Je n’avais alors aucune idée de la façon dont je le ferais.
Et je suis
sûr que la plupart d’entre vous pardonneraient à un enfant de 6 ans de
ne pas savoir comment atteindre un tel but. Je dois admettre qu’encore
aujourd’hui je ne suis pas assuré du chemin qui conduit à cette
destination exigeante. Mais j’ai confiance que nos pas, l’un après
l’autre, nous amèneront là, envers et contre tout.
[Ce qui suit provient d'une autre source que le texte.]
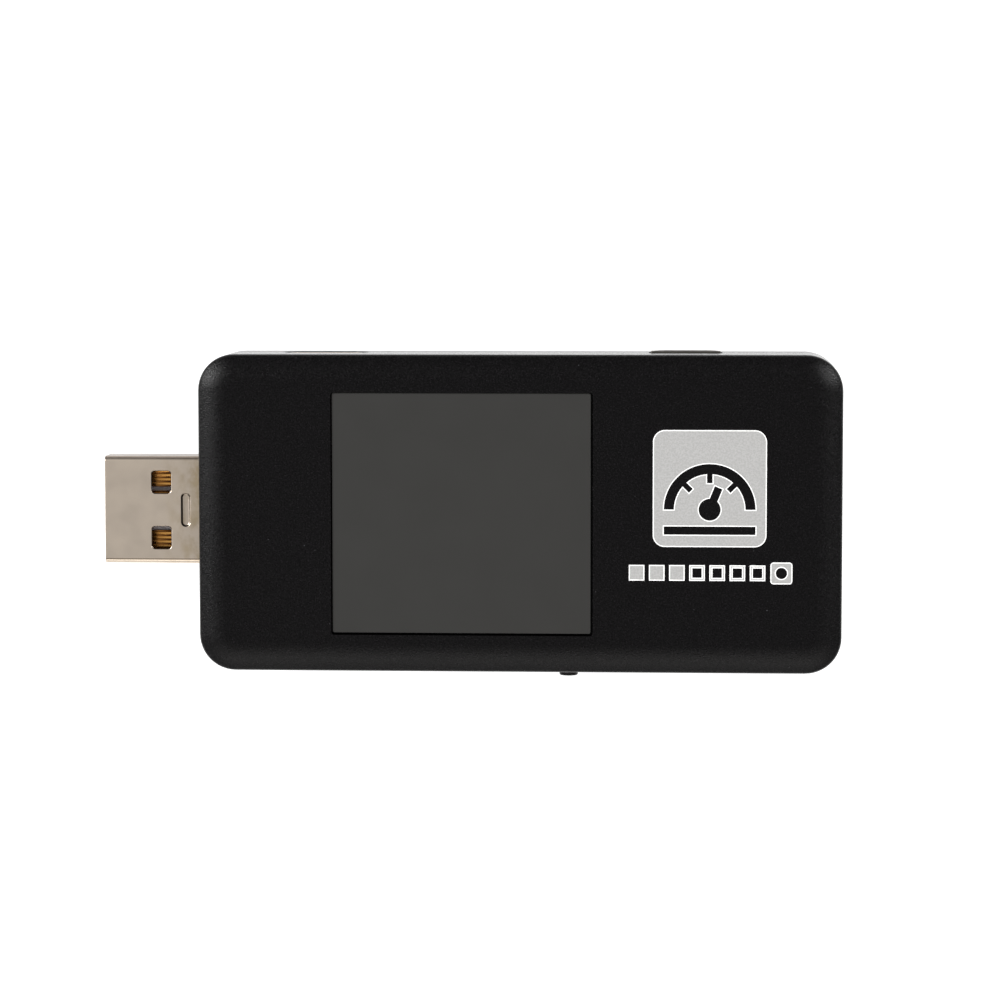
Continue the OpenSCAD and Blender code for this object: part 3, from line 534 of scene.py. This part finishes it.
# Nodes with some edges of another radius, and nodes with a finish of their own.
SPECIAL = {"plug_shell": plug_features, "plug_contacts": rib_tops, "top_cover": window_rim}
FINISH = {
    "plug_shell": [plug_nickel()],
    "plug_contacts": [contact_gold()],
    "micro_b_shell": [metal("shaded_nickel", (0.11, 0.10, 0.09), 0.35)],
    "front_print": [MATERIALS["silver_ink"], silver_ink("ink_rim", (0.8, 0.8, 0.79))],
}


def dress(piece, node):
    """Gives a piece the material of its node's slot, or its own finish."""
    if len(piece.data.materials):
        piece.data.materials.clear()
    for material in FINISH.get(node, [MATERIALS[SLOTS[node]]]):
        piece.data.materials.append(material)


def snap_dome(node):
    """The switch's dome, which flattens against the floor of its cup as the button goes in."""
    dome = replaced(node, opened(node))
    dress(dome, node)
    finish_normals(dome)
    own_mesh(dome)


for node, source in frame["nodes"].items():
    if node == "front_print":
        dress(inked(node, rim_mm=0.11), node)
    elif node in EDGES:
        fine = refined(node, EDGES[node], special=SPECIAL[node]() if node in SPECIAL else ())
        dress(fine, node)
        finish_normals(fine)
    elif node != "switch_dome":
        dress(source, node)
snap_dome("switch_dome")


# ------------------------------------------------------------------------------- stage, light, camera

def make_floor():
    """A wide white floor under the case."""
    half = 3.0
    mesh = bpy.data.meshes.new("floor")
    corners = [(-half, -half, 0.0), (half, -half, 0.0), (half, half, 0.0), (-half, half, 0.0)]
    mesh.from_pydata(corners, [], [(0, 1, 2, 3)])
    floor = bpy.data.objects.new("floor", mesh)
    bpy.context.scene.collection.objects.link(floor)
    s = Shader("floor_paper", (0.4, 0.4, 0.4), 0.8, specular=0.1)
    s.rough(s.noise(0.02, 2.0), 0.3, 0.7, 0.75, 0.85)
    s.set("Emission Color", (1.0, 1.0, 1.0, 1.0))
    s.set("Emission Strength", 0.82)
    mesh.materials.append(s.material)


def soft_light(name, place, size, power, color=(1.0, 1.0, 1.0)):
    """A rectangular soft box at place that faces the origin."""
    data = bpy.data.lights.new(name, "AREA")
    data.shape = "RECTANGLE"
    data.size, data.size_y = size
    data.energy = power
    data.color = color
    light = bpy.data.objects.new(name, data)
    bpy.context.scene.collection.objects.link(light)
    light.location = place
    light.rotation_mode = "QUATERNION"
    light.rotation_quaternion = light.location.to_track_quat("Z", "Y")


def make_world(horizon, overhead, bright):
    """A grey surround, darker at the horizon than overhead, with a bright band half way up on the
    side of the button.
    """
    world = bpy.data.worlds.new("studio")
    world.use_nodes = True
    tree = world.node_tree
    coordinates = tree.nodes.new("ShaderNodeTexCoord")
    split = tree.nodes.new("ShaderNodeSeparateXYZ")
    tree.links.new(coordinates.outputs["Generated"], split.inputs[0])

    def ramp(levels):
        """Grey by height: a list of (sine of the elevation, level)."""
        made = tree.nodes.new("ShaderNodeValToRGB")
        made.color_ramp.interpolation = "EASE"
        elements = made.color_ramp.elements
        while len(elements) < len(levels):
            elements.new(0.5)
        for element, (place, level) in zip(elements, levels):
            element.position = place
            element.color = (level, level, level, 1.0)
        tree.links.new(split.outputs["Z"], made.inputs["Fac"])
        return made.outputs["Color"]

    side = tree.nodes.new("ShaderNodeVectorMath")
    side.operation = "DOT_PRODUCT"
    side.inputs[1].default_value = (-0.1, -0.75, 0.0)
    tree.links.new(coordinates.outputs["Generated"], side.inputs[0])
    share = tree.nodes.new("ShaderNodeMath")
    share.operation = "ADD"
    share.use_clamp = True
    share.inputs[1].default_value = 0.2
    tree.links.new(side.outputs["Value"], share.inputs[0])
    band = tree.nodes.new("ShaderNodeVectorMath")
    band.operation = "SCALE"
    tree.links.new(ramp([(0.1, 0.0), (0.4, bright), (0.75, bright), (0.93, 0.0)]), band.inputs[0])
    tree.links.new(share.outputs[0], band.inputs["Scale"])
    total = tree.nodes.new("ShaderNodeVectorMath")
    total.operation = "ADD"
    tree.links.new(ramp([(0.1, horizon), (0.9, overhead)]), total.inputs[0])
    tree.links.new(band.outputs[0], total.inputs[1])
    tree.links.new(total.outputs[0], tree.nodes["Background"].inputs["Color"])
    bpy.context.scene.world = world


def make_camera():
    """Almost straight above, a little towards the far right corner."""
    data = bpy.data.cameras.new("camera")
    data.lens = 123.3
    data.sensor_width = 36.0
    data.clip_start, data.clip_end = 0.01, 20.0
    camera = bpy.data.objects.new("camera", data)
    bpy.context.scene.collection.objects.link(camera)
    camera.location = (19.57 * MM, 32.96 * MM, 386.5 * MM)
    camera.rotation_euler = (radians(-4.796), radians(3.308), radians(-0.042))
    bpy.context.scene.camera = camera


make_floor()
make_world(horizon=0.22, overhead=0.49, bright=1.2)
soft_light("left_box", (-0.55, 0.23, 0.38), (0.24, 0.24), 6.5)
soft_light("right_box", (0.50, 0.31, 0.41), (0.16, 0.16), 4.0)
soft_light("front_box", (0.0, -0.5, 0.52), (0.9, 0.25), 1.8, color=(1.0, 0.97, 0.93))
make_camera()
bpy.context.scene.view_settings.view_transform = "Standard"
Il y a eu beaucoup de décisions le long du chemin, pour choisir une
direction plutôt qu’une autre, à maintes reprises, toujours en me
demandant si je me rapprochais ou si je m’éloignais de la réalisation
du rêve de longue date. Et la longue marche vers la liberté a continué,
entre les pays et les continents. Et quand j’ai été confronté au choix
de quelles études poursuivre, je me suis trouvé à choisir le droit. Quel
meilleur signe de notre ténacité, peut-être même de l’entêtement, que
d’étudier le droit international, et les droits qu’il offre, ceux-là
mêmes dont nous sommes privés. Il est vrai que dans les années 1940, à
un moment où le monde promulguait les textes les plus importants pour
faire respecter les droits, parmi lesquels la Charte de l’ONU, la
Déclaration Universelle des Droits de l’Homme et les Conventions de
Genève, les Palestiniens étaient confrontés à la Nakba (catastrophe) et à
leur déplacement et à leur remplacement, toujours en cours 7 décennies
après. Mais je croyais que, tandis que la détermination de notre peuple
était la vraie voix de notre lutte, il était important de s’en faire
l’écho de façon à ce que tous puissent l’entendre, et quel meilleur
langage pour ce faire que le droit international. J’ai cessé de compter
les heures, j’ai lutté contre le sommeil comme contre un ennemi, et
poursuivi avec tous les os de mon corps , et tous les strates de mon
esprit cette ascension en direction d’un sommet toujours fuyant. Tout
cela n’était rien en comparaison des profondes souffrances et des
sacrifices ultimes que beaucoup, notamment de ma génération, enduraient,
volontairement ou involontairement, pour préserver l’espace nécessaire
pour que le rêve puisse un jour fleurir.
J’ai rejoint la diplomatie palestinienne, en étant fier de l’héritage
des fondateurs, certains ayant été martyrisés pour avoir donné une voix
à notre peuple, contribuant à rendre impossible de nier son existence.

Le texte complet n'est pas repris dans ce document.